Your storage cluster works fine until someone decides to change one YAML for a Ceph deployment by hand. Suddenly, half the nodes drift, secrets mismatch, and you realize you have no real repeatability. That is where Ceph Kustomize enters—quietly powerful, unapologetically declarative, and designed to save teams from configuration entropy.
Ceph gives you distributed, self-healing storage you can scale to the horizon. Kustomize gives you a layer of configuration templating so you never have to fork manifests or maintain endless copies. Together they form a pattern for infrastructure teams that want clean upgrades, predictable recovery, and compliance you can actually explain to an auditor.
In practice, Ceph Kustomize works by overlaying Ceph manifests. Instead of rewriting the same spec for each environment, you patch differences: storage classes here, network policies there. The overlay model aligns perfectly with how Ceph nodes differ per cluster. Config logic stays version-controlled, while secrets remain external—ideally managed by systems that speak OIDC or AWS IAM.

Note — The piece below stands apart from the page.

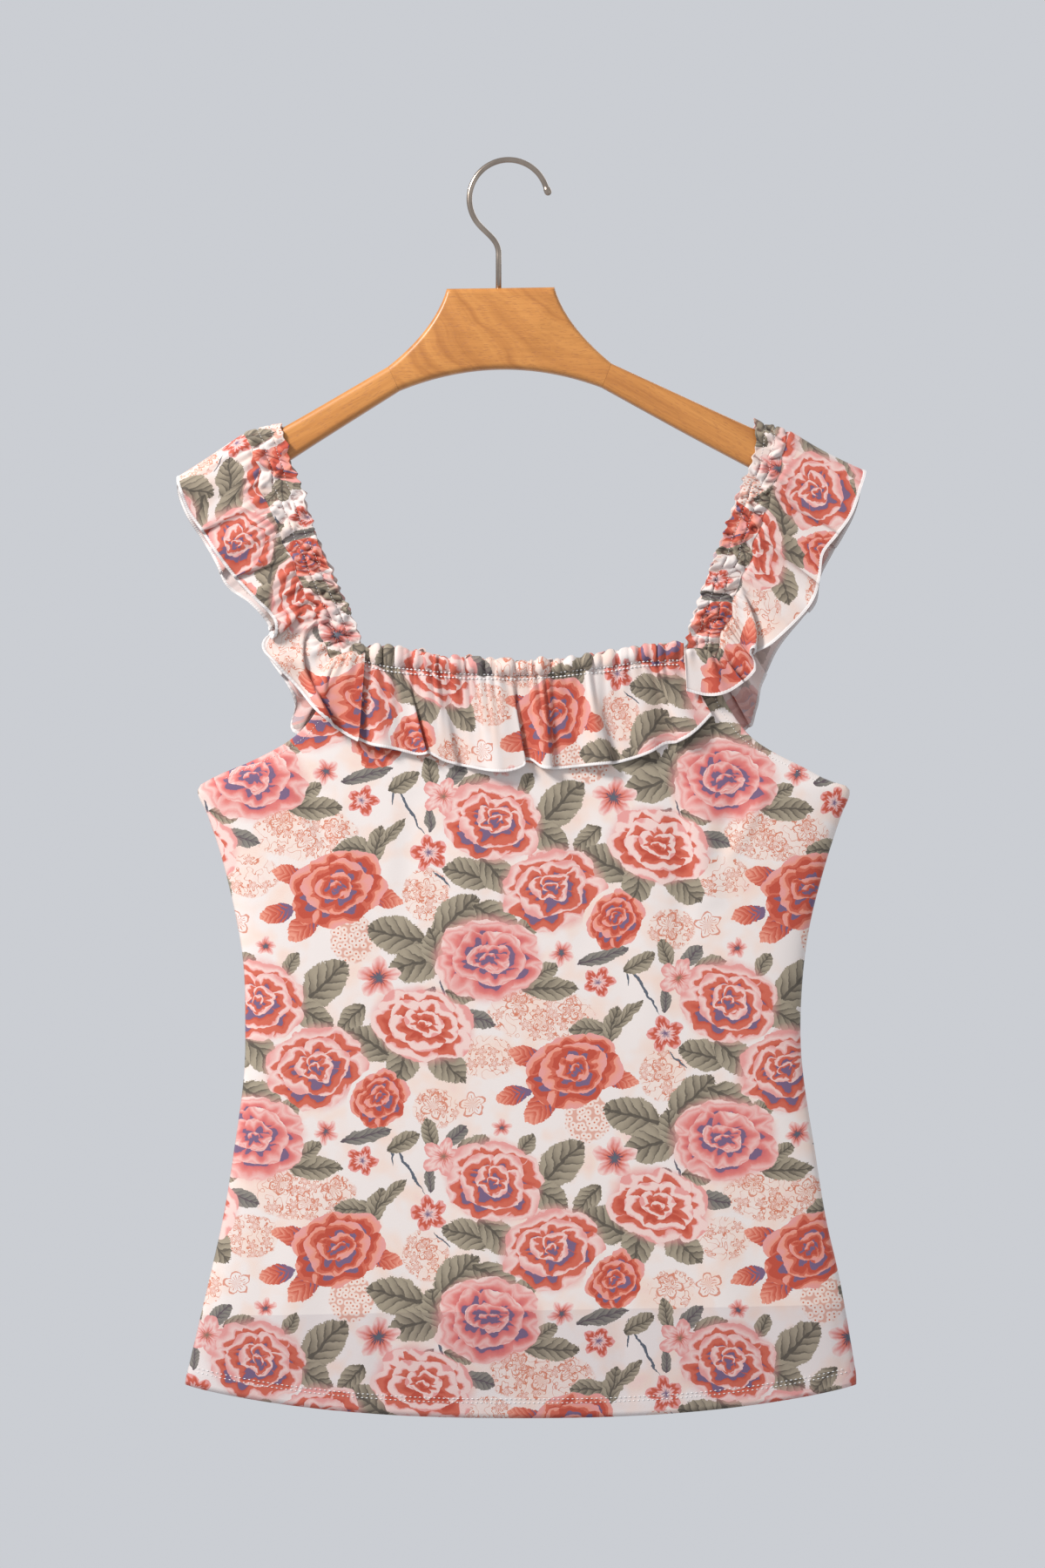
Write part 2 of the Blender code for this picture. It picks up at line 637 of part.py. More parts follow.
def hanger_hook(name, look):
    """One bent wire: rounded tip, open round, reverse bend and a straight shaft."""
    centre_z = WIRE_RADIUS - HOOK_RADIUS
    path = []
    round_start = math.radians(HOOK_TIP_TURN)
    round_end = math.radians(HOOK_FOOT_TURN)
    for share in (0.0, 0.12, 0.3, 0.6):
        run = HOOK_TIP_LENGTH * (1.0 - share)
        path.append((HOOK_RADIUS * math.cos(round_start) + run * math.sin(round_start),
                     centre_z + HOOK_RADIUS * math.sin(round_start)
                     - run * math.cos(round_start)))
    steps = 22
    for step in range(steps + 1):
        angle = blend(round_start, round_end, step / steps)
        path.append((HOOK_RADIUS * math.cos(angle), centre_z + HOOK_RADIUS * math.sin(angle)))
    end_x, end_z = path[-1]
    guides = [(end_x, end_z),
              (end_x - HOOK_LEAD * math.sin(round_end), end_z + HOOK_LEAD * math.cos(round_end)),
              (SHAFT_X, SHAFT_TOP_Z + HOOK_LEAD), (SHAFT_X, SHAFT_TOP_Z)]
    bend_steps = 7
    path += [bezier(guides, step / bend_steps) for step in range(1, bend_steps + 1)]
    path.append((SHAFT_X, SHAFT_BOTTOM_Z))
    points = []
    for index, (x, z) in enumerate(path):
        before = path[max(index - 1, 0)]
        after = path[min(index + 1, len(path) - 1)]
        run = Vector((after[0] - before[0], after[1] - before[1])).normalized()
        radius = (0.9, HOOK_TIP_RADIUS, HOOK_TIP_RADIUS)[index] if index < 3 else WIRE_RADIUS
        for side in range(WIRE_SIDES):
            angle = math.tau * side / WIRE_SIDES
            out = radius * math.cos(angle)
            points.append((x - run.y * out, radius * math.sin(angle), z + run.x * out))
    return solid(name, points, tube_faces(len(path), WIRE_SIDES), look, sharp_angle=60.0)


# ---- the whole ----------------------------------------------------------------------------------

for leftover in list(bpy.data.objects):
    bpy.data.objects.remove(leftover, do_unlink=True)

hanger_hook("hanger_hook", material("hook steel", STEEL, 0.3, 1.0))
hanger_block("hanger_block", material("block beech", BEECH, 0.45))
hanger_arm("hanger_arm_left", LEFT_ARM, material("left arm beech", BEECH, 0.45))
hanger_arm("hanger_arm_right", RIGHT_ARM, material("right arm beech", BEECH, 0.45))

body_panel("body_front", -1, material("front print", CREAM_PRINT, 0.8))
body_panel("body_back", 1, material("back print", CREAM_PRINT, 0.8))
strap("strap_left", LEFT_SHOULDER, material("left strap print", ROSE_PRINT, 0.8))
strap("strap_right", RIGHT_SHOULDER, material("right strap print", ROSE_PRINT, 0.8))
neck_ruffle("ruffle_front", -1, FRONT_NECK_FLUTES, material("front ruffle print", ROSE_PRINT, 0.8))
neck_ruffle("ruffle_back", 1, BACK_NECK_FLUTES, material("back ruffle print", ROSE_PRINT, 0.8))
shoulder_ruffle("ruffle_left", LEFT_SHOULDER, LEFT_CORNER, LEFT_FRONT_FLUTES,
                material("left ruffle print", CREAM_PRINT, 0.8))
shoulder_ruffle("ruffle_right", RIGHT_SHOULDER, RIGHT_CORNER, RIGHT_FRONT_FLUTES,
                material("right ruffle print", CREAM_PRINT, 0.8))
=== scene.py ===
"""Ruffled square-neck tank top on a wooden hanger: its looks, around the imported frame."""

import math
from collections import namedtuple

import bpy
import numpy as np
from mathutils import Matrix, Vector


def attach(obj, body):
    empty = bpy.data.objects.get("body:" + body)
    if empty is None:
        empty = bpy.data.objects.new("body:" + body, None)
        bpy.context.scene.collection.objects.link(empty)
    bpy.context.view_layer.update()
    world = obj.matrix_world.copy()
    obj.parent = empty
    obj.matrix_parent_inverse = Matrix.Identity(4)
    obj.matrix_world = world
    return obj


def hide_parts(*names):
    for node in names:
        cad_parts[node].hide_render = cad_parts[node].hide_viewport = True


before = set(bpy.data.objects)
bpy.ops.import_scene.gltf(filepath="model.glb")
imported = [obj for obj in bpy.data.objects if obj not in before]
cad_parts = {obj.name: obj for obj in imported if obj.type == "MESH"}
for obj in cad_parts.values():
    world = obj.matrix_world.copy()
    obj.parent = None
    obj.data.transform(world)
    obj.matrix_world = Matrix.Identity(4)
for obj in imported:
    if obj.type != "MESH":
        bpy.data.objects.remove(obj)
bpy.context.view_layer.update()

# ---- the room -----------------------------------------------------------------------------------
# A bare pale studio, seen straight from the front with a long lens. A soft light hangs at the
# upper left, weak wide ones fill in from the right and behind, and the floor lies below the hem.

MM = 0.001
PICTURE_CENTRE = (8.8, -392.3)     # what the middle of the picture shows, x and z
PICTURE_HEIGHT = 990.0
LENS, SENSOR = 85.0, 36.0
AIR_GREY = (0.597, 0.615, 0.652)
LIGHTS_AIM = (0.0, 0.0, -0.45)
FLOOR_Z = -1250.0
FLOOR_RADIUS = 900.0
FLOOR_SIDES = 96

scene = bpy.context.scene
scene.view_settings.view_transform = "Standard"

camera = bpy.data.objects.new("camera", bpy.data.cameras.new("camera"))
camera.data.lens = LENS
camera.data.sensor_width = SENSOR
distance = PICTURE_HEIGHT * LENS / SENSOR
camera.location = Vector((PICTURE_CENTRE[0], -distance, PICTURE_CENTRE[1])) * MM
camera.rotation_euler = (math.radians(90.0), 0.0, 0.0)
scene.collection.objects.link(camera)
scene.camera = camera


def soft_light(name, place, size, power, tint):
    lamp = bpy.data.lights.new(name, "AREA")
    lamp.shape = "RECTANGLE"
    lamp.size, lamp.size_y = size
    lamp.energy = power
    lamp.color = tint
    holder = bpy.data.objects.new(name, lamp)
    holder.location = place
    aim = Vector(LIGHTS_AIM) - Vector(place)
    holder.rotation_euler = aim.to_track_quat("-Z", "Y").to_euler()
    scene.collection.objects.link(holder)


soft_light("key light", (-1.35, -1.05, 0.85), (0.42, 0.42), 56.0, (1.0, 0.985, 0.97))
soft_light("fill light", (1.7, -1.8, -0.3), (1.6, 1.8), 3.0, (0.96, 0.98, 1.0))
soft_light("back light", (1.0, 1.9, 0.8), (1.4, 1.4), 9.0, (1.0, 0.99, 0.97))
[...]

The integration workflow looks like this. Define a base Ceph manifest. Layer staging overlays, production overlays, and one-off patches for testing. Each overlay modifies labels, tolerations, or RBAC rules without touching the base. When committed, your GitOps platform deploys consistent Ceph clusters across environments. Ceph Kustomize ensures those manifests stay declarative, auditable, and immune to manual edits in the wild.
A common best practice is to isolate per-cluster secrets and automate encryption with your identity provider. If you use Okta or another OIDC-backed service, every node request can carry signed tokens that map cleanly to Ceph access roles. Rotate them automatically. Never trust static credentials floating around in YAML history.